Mi abuelo nunca me contó historias de la guerra, evitaba hablar de rencores fraticidas, expropiaciones de sueños, venganzas sostenidas en el tiempo. Mi abuelo nunca me habló de bandos, él que estuvo en el de Durruti y Ascaso de quienes hablaba pestes, por cierto. “Todos sabíamos que los fascistas eran lo peor, lo que más nos dolió fue descubrir que los nuestros no eran mejores”.
Mi abuelo nunca me contó
historias de la guerra, me habló mucho sin embargo de la retaguardia y la
posguerra. Me habló del hambre, de la cárcel, de juventudes robadas por fusiles
y banderas (“Quién nos resarcirá de
nuestra adolescencia destruida” gritaba el poeta) de hospitales de muerte; de
tísicos y amputados; de madres llorando a las puertas de morgues improvisadas.
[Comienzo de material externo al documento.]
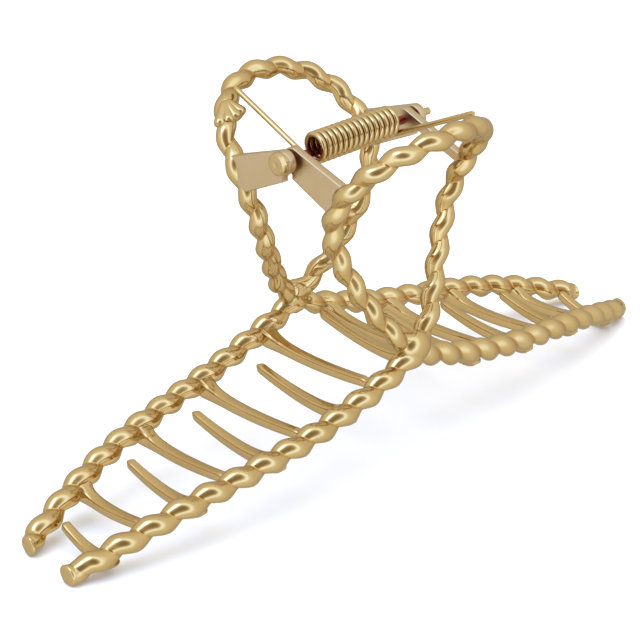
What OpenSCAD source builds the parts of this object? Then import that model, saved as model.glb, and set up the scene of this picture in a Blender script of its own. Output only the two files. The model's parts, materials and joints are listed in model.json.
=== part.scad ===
// Twisted-rope claw hair clip: two cast halves, a headed hinge pin and a torsion spring.
// Frame: origin on the floor under the hinge, X along the clip and the pin, Y from the front
// half (-Y) to the rear half (+Y), Z up. Millimetres. The clip is drawn closed.

/* [Arms] */
// distance between the cut ends of the arms
clip_l = 105; // [80:1:140]
// half the gap between the two halves' arm centres at their ends
end_y = 4.5; // [3:0.1:8]
// how far the arms bow out beyond their ends, at the middle
bow = 7.1; // [3:0.1:12]
// how full the bow is
bow_power = 2.6; // [1.5:0.1:4]
// height of the middle of an arm above its ends
arch = 13.7; // [5:0.1:25]
// depth of the gentle wave in the arch
arch_wave = 0.85; // [0:0.05:2]
// height of the arm centres' ends above the floor
rest_h = 1.41; // [1:0.01:3]

/* [Rope] */
// radius of the rope over the crown of a lobe
crown_r = 1.68; // [1.2:0.01:2.5]
// radius of the rope in the groove between lobes
groove_r = 1.06; // [0.7:0.01:2]
// radius of an arm's plain cut end
end_r = 1.5; // [1:0.01:2.5]
// thickness of the loops' rope as a share of the arms'
loop_scale = 0.9; // [0.7:0.01:1.1]
// lobes along one arm
arm_lobes = 13; // [8:1:20]
// lobes round one handle loop
loop_lobes = 21; // [12:1:30]

/* [Handle loops] */
// height of a loop's foot above the arm centres' middle
foot_rise = 1.6; // [0:0.1:4]
// height of a loop
loop_h = 30.8; // [20:0.1:45]
// half width of a loop at half height
loop_w = 10.4; // [6:0.1:18]
// how much wider the loop is above than below
loop_flare = 5.4; // [0:0.1:9]
// extra fullness of both ends
loop_full = 1.3; // [0:0.1:4]
// distance of a loop's waist from the middle plane
waist_y = 7.3; // [4:0.1:12]
// distance of a loop's top from the middle plane
top_y = 17.9; // [10:0.1:25]

/* [Teeth] */
// pitch of the teeth, rear and front ones in turn
tooth_pitch = 6; // [4:0.1:10]
// width of a tooth at its root
tooth_w = 1.7; // [1:0.05:3]
// width of a tooth at its tip
tip_w = 1.1; // [0.6:0.05:2]
// how far a tooth hangs below its arm's centre at the root
root_drop = 0.7; // [0:0.1:2]
// sag of a rear tooth between root and tip
rear_sag = 0.95; // [0:0.05:2]
// sag of a front tooth between root and tip
front_sag = 1.35; // [0:0.05:2]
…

A menudo me detengo a pensar
cuántas mentiras tendrán que soportar los nietos sin abuelos bajo la excusa de
cuarenta años de silencio. Me pregunto, si esta relectura maniquea de hoy
durará otros cuarenta que sumen ochenta de oscuridad. La historia de España
como arma que se tira a la cara del enemigo, decía el profesor Ramírez.
La narración torticera que
pretende unir a los hijosdeputa de ahora con los hijosdeputa de entonces; como
si entre ellos tuviera que existir necesariamente una relación de causalidad.
Estoy arto de que no se pueda criticar a los extremos sin que te acusen de
equidistancia.
Mi abuelo nunca me contó
historias de la guerra, quizá porque tenía guardadas en un altillo cerrado con
siete llaves todas sus banderas rotas. Quizá porque tiró al rio las llaves no
fuera que a algún nieto le diera por enarbolarlas para defender con las
ilusiones fallidas de entonces las injusticias de ahora.